My Lords, when the noble Lord declined to give way either to me or to his noble friend Lord Grocott, one of his explanations was that on Monday I spoke for too long when I troubled your Lordships with a brief intervention. I invite the historians of our debate to examine how long and how often the noble Lord, Lord Adonis, has spoken in comparison with some of the rest of us.
I have listened to the comminations of the noble Lord, Lord Newby, my noble friend Lord Cormack and at length of the noble Lord, Lord Adonis. I note the empty Benches of the Labour Party opposite. The party which fills those Benches tried to stop this Bill and then sends its people home when it thinks it has no chance of bringing the Government down—
I am old enough to know that you should judge people by their actions, and I have been watching them over the past few weeks.
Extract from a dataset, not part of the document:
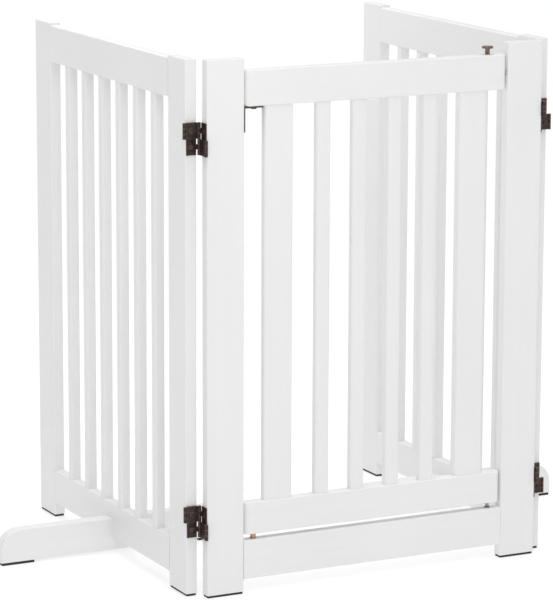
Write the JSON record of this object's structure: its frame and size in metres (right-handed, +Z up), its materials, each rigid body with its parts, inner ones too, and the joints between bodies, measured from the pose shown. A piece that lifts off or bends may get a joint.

I do not often say this, but I have a great deal of respect for the Liberal Democrats who are absolutely consistent in their view, and the noble Lord, Lord Newby, has honourably declared it. Others waver. I respect the noble Lord, Lord Adonis, for his view, but the minority in this House who actually reflect the majority opinion in this country do not need moral lectures and I believe that we should now proceed to vote. If the noble Lord, Lord Adonis, or the noble Lord, Lord Newby, feel as strongly as they have told this House and the country about this matter, let them now divide the House and thus show where their opinions stand.